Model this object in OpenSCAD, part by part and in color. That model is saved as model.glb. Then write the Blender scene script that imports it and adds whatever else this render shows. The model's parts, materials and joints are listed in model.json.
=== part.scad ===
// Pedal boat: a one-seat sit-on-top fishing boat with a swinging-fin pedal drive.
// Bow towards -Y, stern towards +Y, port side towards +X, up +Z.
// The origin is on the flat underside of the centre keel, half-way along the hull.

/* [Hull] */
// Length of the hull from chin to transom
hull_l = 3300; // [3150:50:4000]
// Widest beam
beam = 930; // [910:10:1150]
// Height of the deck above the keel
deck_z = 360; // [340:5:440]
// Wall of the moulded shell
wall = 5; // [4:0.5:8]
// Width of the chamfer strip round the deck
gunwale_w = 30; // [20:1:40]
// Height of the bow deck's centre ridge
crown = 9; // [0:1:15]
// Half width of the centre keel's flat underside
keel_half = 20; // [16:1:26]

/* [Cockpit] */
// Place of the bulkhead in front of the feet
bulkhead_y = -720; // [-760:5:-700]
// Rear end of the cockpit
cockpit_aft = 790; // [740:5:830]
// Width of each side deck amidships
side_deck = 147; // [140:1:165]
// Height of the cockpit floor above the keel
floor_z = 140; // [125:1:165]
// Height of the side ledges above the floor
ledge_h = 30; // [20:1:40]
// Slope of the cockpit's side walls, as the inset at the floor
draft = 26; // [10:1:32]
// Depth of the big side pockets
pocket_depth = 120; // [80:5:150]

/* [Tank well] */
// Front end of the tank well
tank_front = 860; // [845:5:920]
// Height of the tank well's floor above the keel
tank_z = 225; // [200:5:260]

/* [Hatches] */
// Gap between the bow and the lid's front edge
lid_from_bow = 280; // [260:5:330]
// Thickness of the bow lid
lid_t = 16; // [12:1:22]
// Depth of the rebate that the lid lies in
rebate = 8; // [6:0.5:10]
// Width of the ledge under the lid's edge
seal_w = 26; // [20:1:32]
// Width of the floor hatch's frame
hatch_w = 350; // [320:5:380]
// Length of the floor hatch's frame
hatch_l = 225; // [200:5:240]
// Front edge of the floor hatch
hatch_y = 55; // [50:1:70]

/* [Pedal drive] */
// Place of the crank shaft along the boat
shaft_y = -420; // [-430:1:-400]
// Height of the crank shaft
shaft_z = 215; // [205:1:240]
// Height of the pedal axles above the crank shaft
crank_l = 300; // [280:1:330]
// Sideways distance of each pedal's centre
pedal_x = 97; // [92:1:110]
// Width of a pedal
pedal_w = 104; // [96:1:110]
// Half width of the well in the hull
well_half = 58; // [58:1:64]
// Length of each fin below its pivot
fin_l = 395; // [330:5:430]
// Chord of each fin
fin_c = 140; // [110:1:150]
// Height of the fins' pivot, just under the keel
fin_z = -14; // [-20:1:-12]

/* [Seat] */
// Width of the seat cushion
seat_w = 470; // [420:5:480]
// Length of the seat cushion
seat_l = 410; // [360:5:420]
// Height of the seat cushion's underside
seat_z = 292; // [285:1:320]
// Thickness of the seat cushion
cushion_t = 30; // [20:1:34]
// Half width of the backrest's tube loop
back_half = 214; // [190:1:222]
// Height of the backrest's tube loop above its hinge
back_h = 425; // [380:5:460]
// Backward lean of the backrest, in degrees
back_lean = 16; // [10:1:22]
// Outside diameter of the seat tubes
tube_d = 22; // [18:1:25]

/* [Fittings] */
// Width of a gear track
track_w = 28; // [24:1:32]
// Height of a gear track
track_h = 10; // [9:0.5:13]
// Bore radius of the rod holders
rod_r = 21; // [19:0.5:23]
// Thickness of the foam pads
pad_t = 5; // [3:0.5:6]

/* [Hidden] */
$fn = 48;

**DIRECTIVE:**
Reproduce the listing above verbatim, from first line to last.

**FINAL RESULT:**
Model this object in OpenSCAD, part by part and in color. That model is saved as model.glb. Then write the Blender scene script that imports it and adds whatever else this render shows. The model's parts, materials and joints are listed in model.json.
=== part.scad ===
// Pedal boat: a one-seat sit-on-top fishing boat with a swinging-fin pedal drive.
// Bow towards -Y, stern towards +Y, port side towards +X, up +Z.
// The origin is on the flat underside of the centre keel, half-way along the hull.

/* [Hull] */
// Length of the hull from chin to transom
hull_l = 3300; // [3150:50:4000]
// Widest beam
beam = 930; // [910:10:1150]
// Height of the deck above the keel
deck_z = 360; // [340:5:440]
// Wall of the moulded shell
wall = 5; // [4:0.5:8]
// Width of the chamfer strip round the deck
gunwale_w = 30; // [20:1:40]
// Height of the bow deck's centre ridge
crown = 9; // [0:1:15]
// Half width of the centre keel's flat underside
keel_half = 20; // [16:1:26]

/* [Cockpit] */
// Place of the bulkhead in front of the feet
bulkhead_y = -720; // [-760:5:-700]
// Rear end of the cockpit
cockpit_aft = 790; // [740:5:830]
// Width of each side deck amidships
side_deck = 147; // [140:1:165]
// Height of the cockpit floor above the keel
floor_z = 140; // [125:1:165]
// Height of the side ledges above the floor
ledge_h = 30; // [20:1:40]
// Slope of the cockpit's side walls, as the inset at the floor
draft = 26; // [10:1:32]
// Depth of the big side pockets
pocket_depth = 120; // [80:5:150]

/* [Tank well] */
// Front end of the tank well
tank_front = 860; // [845:5:920]
// Height of the tank well's floor above the keel
tank_z = 225; // [200:5:260]

/* [Hatches] */
// Gap between the bow and the lid's front edge
lid_from_bow = 280; // [260:5:330]
// Thickness of the bow lid
lid_t = 16; // [12:1:22]
// Depth of the rebate that the lid lies in
rebate = 8; // [6:0.5:10]
// Width of the ledge under the lid's edge
seal_w = 26; // [20:1:32]
// Width of the floor hatch's frame
hatch_w = 350; // [320:5:380]
// Length of the floor hatch's frame
hatch_l = 225; // [200:5:240]
// Front edge of the floor hatch
hatch_y = 55; // [50:1:70]

/* [Pedal drive] */
// Place of the crank shaft along the boat
shaft_y = -420; // [-430:1:-400]
// Height of the crank shaft
shaft_z = 215; // [205:1:240]
// Height of the pedal axles above the crank shaft
crank_l = 300; // [280:1:330]
// Sideways distance of each pedal's centre
pedal_x = 97; // [92:1:110]
// Width of a pedal
pedal_w = 104; // [96:1:110]
// Half width of the well in the hull
well_half = 58; // [58:1:64]
// Length of each fin below its pivot
fin_l = 395; // [330:5:430]
// Chord of each fin
fin_c = 140; // [110:1:150]
// Height of the fins' pivot, just under the keel
fin_z = -14; // [-20:1:-12]

/* [Seat] */
// Width of the seat cushion
seat_w = 470; // [420:5:480]
// Length of the seat cushion
seat_l = 410; // [360:5:420]
// Height of the seat cushion's underside
seat_z = 292; // [285:1:320]
// Thickness of the seat cushion
cushion_t = 30; // [20:1:34]
// Half width of the backrest's tube loop
back_half = 214; // [190:1:222]
// Height of the backrest's tube loop above its hinge
back_h = 425; // [380:5:460]
// Backward lean of the backrest, in degrees
back_lean = 16; // [10:1:22]
// Outside diameter of the seat tubes
tube_d = 22; // [18:1:25]

/* [Fittings] */
// Width of a gear track
track_w = 28; // [24:1:32]
// Height of a gear track
track_h = 10; // [9:0.5:13]
// Bore radius of the rod holders
rod_r = 21; // [19:0.5:23]
// Thickness of the foam pads
pad_t = 5; // [3:0.5:6]

/* [Hidden] */
$fn = 48;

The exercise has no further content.